GraphFLEx: Structure Learning Framework for Large Expanding Graphs
Mohit Kataria, Nikita Malik, Sandeep Kumar, Jayadeva
TL;DR
GraphFLEx addresses the challenge of learning graph structure on large expanding graphs by enabling incremental updates without full relearning. It unifies clustering, coarsening, and structure learning to focus edge formation on structurally relevant subsets, using mechanisms such as LSH-based coarsening and partition-guided projection, and supports $48$ configurations with theoretical guarantees on edge recovery and runtime. Empirically, it delivers state-of-the-art performance across $26$ datasets and multiple GNN architectures while achieving near-linear scalability, including on graphs with up to millions of nodes. This framework offers a practical pathway for scalable graph structure learning in dynamic environments, with potential extensions to heterophilic graphs and supervised GSL.
Abstract
Graph structure learning is a core problem in graph-based machine learning, essential for uncovering latent relationships and ensuring model interpretability. However, most existing approaches are ill-suited for large-scale and dynamically evolving graphs, as they often require complete re-learning of the structure upon the arrival of new nodes and incur substantial computational and memory costs. In this work, we propose GraphFLEx: a unified and scalable framework for Graph Structure Learning in Large and Expanding Graphs. GraphFLEx mitigates the scalability bottlenecks by restricting edge formation to structurally relevant subsets of nodes identified through a combination of clustering and coarsening techniques. This dramatically reduces the search space and enables efficient, incremental graph updates.
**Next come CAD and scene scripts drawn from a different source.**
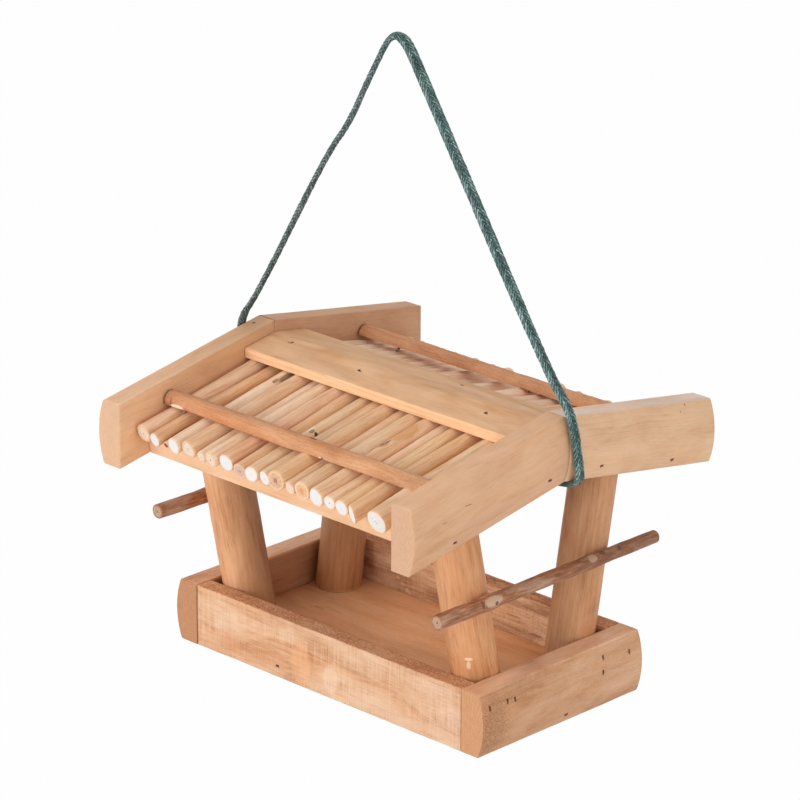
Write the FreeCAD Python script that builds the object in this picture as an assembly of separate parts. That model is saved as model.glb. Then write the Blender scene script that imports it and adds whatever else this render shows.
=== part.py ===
import FreeCAD, Part
import math
import os

# A hanging bird table: a nailed wooden tray, four leaning posts, a low roof of peeled sticks
# between half-round bargeboards, and one loop of cord that carries it all.
# Millimetres. X runs along the ridge, -Y is the front, +Z is up, and the origin is the middle
# of the tray's underside.

# Gaps between pieces
BOARD_GAP = 0.2             # open joint line between nailed boards
ROUND_GAP = 0.3             # round pieces beside their neighbours
SEAT_GAP = 0.1              # round pieces on what carries them

# Half-round slab, the stock of the end boards and the bargeboards
SLAB_WIDTH = 38.3
SLAB_EDGE = 13.6            # thickness along both edges
SLAB_CROWN = 17.5           # thickness in the middle
SLAB_ROUND = 3.0            # softened outer corners

# Tray
TRAY_CLEAR_LENGTH = 213.2   # between the end boards
TRAY_WIDTH = 131.9          # over the two long walls
WALL_THICKNESS = 11.6
FLOOR_THICKNESS = 12.8

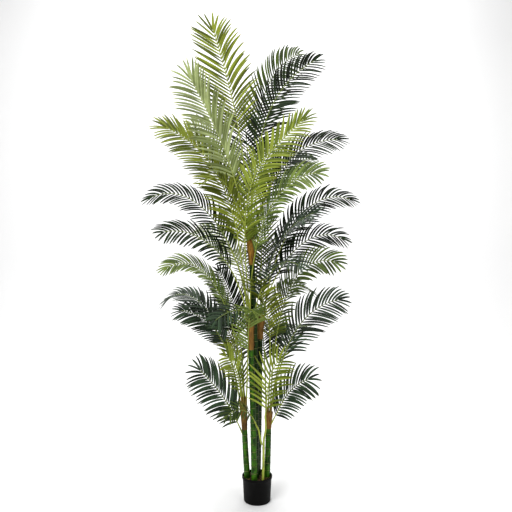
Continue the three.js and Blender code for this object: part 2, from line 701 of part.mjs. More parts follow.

The framework supports 48 flexible configurations by integrating diverse choices of learning paradigms, coarsening strategies, and clustering methods, making it adaptable to a wide range of graph settings and learning objectives. Extensive experiments across 26 diverse datasets and Graph Neural Network architectures demonstrate that GraphFLEx achieves state-of-the-art performance with significantly improved scalability.